Seeking a city with foundations
Theology for an urban world
SEEKING A CITY WITH FOUNDATIONS
Theology for an urban world
By David Smith
IVP. 288 pages. £16.99
ISBN 978 1 844 745 319
This is a magisterial book from David W. Smith, Senior Research Fellow at the International Christian College in Glasgow.
He is a former pastor, missionary lecturer and college principal. The book has a particular relevance in the light of two major events that have dominated the news in recent days, namely the riots in English cities and the fall of Tripoli. This, for me, added to the book’s value as it gave to it a prophetic edge. Not that it is an easy read, for it makes demands upon the reader that will repay the effort. The target readership is four-fold:
* Christians engaged in ministry in urban context;
* Christian academics in disciplines such as sociology, geography, architecture;
* Non-Christian academics and activists;
* Students taking courses in urban theology/ministry.
This is a complex book that deeply challenges the reader. The author challenges the status quo and this is a fruit of his missionary service and years of deep reflection. The book is in two halves.
The first traces the challenges of an urban world, the birth and growth of the city, urban visions and nightmares, concluding with city sky lines and city meanings. This section was by far the most demanding part of the book. There were fascinating quotes by Aristotle such as on page 57: ‘Human beings exist within communities in order to “serve the purposes of moral prudence and virtue”, but if they lose their way and abandon those moral ends for which they are made, then man is a most unholy and savage being, and worse than all others in the indulgence of lust and gluttony’. And talking of citizens of a virtuous community, according to Aristotle: ‘Such a community depends on friendship; and where there is enmity instead of friendship, men will not even share the same path’. I read this while the riots were creating mayhem on English streets, CCTV was picking up hordes of young men mugging and stealing from an injured foreign student. The sight remains an indelible image of those terrible days. Not only the UK, but the civil war in Libya and the resultant horrors discovered following the fall of Tripoli to the rebels, tells the same story.
The second half is more accessible as it is a biblical theological perspective of the city. Again the recent events made the reading of this book more urgent, more pressing. The author quotes from John Goldingay on page 146: ‘The pain, suffering and oppression of the psalm of lament are often those of the city… The city is supposed to be a place of safety, but it is not; so the Psalms challenge God to do something about it’. These quotes could be added to, and combined they are deeply challenging. The book will reward serious study.

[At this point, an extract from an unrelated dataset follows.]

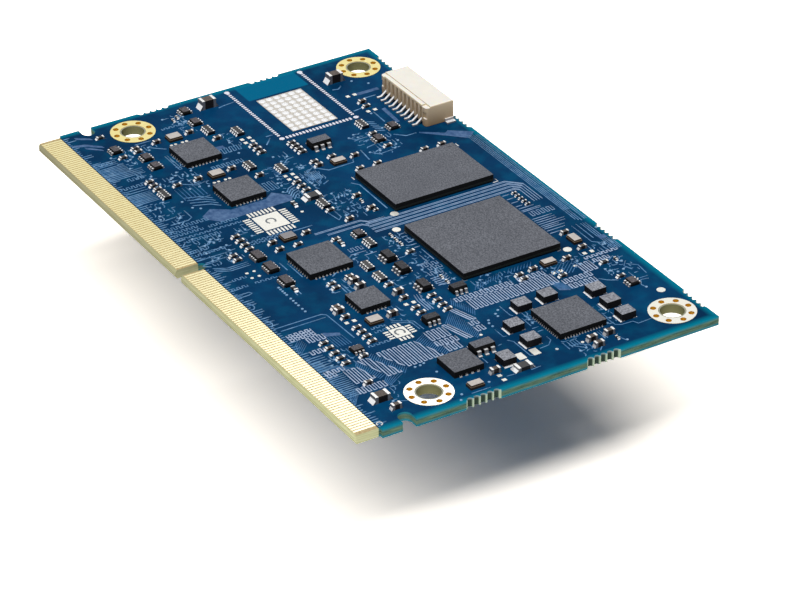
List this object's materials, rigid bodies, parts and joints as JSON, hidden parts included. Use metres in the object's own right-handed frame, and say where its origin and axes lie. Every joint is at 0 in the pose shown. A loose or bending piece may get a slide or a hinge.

David Smith encourages deep reflection on the many complex issues the city brings to us, and in this he would engage with others with multiple disciplines, Christians or not, such as geographers, historians, sociologists, planners and architects (see page 42ff). This is a controversial aspect of the book not all would appreciate. One such difficulty is the massacres in the Book of Joshua. Non-Christian academics would find this exceedingly distasteful. The author makes a good job of answering potential critics (see pp.135-137). For a fuller treatment of the massacres and other such ethical issues, see Is God a Moral Monster by Paul Copan. In December 2008, a remarkable article appeared in The Times by Matthew Parris: ‘As an atheist, I truly believe Africa needs God’. This has to be regarded as the most amazing secular justification for mission that has been published in recent years. We need to pray for a similar piece of work to come from serious observers as to why the cities of the UK and beyond need God. And yet our hope is not for such an ‘honest’ secular appraisal (am I being cynical in not really expecting such an appraisal, as the competing clash of world views would make such an impartial analysis highly unlikely?), but for the living God coming in power to authenticate the gospel again in the hearts of his people and then the world. The fruit of this will occasion social justice, and urban renewal.
Time running out
But, as David Smith indicates throughout the book, there is not much time left. The simple truth is — we cannot go on as we are, although Western political rhetoric, ideological consumerism, and insecure global economic growth forecasts deny this reality. The riots in the UK and events in Libya cannot be ignored. Such events cast long shadows over this book, which is recommended reading for Christians who are serious in seeking to understand and confront the aching needs of urban life here and abroad.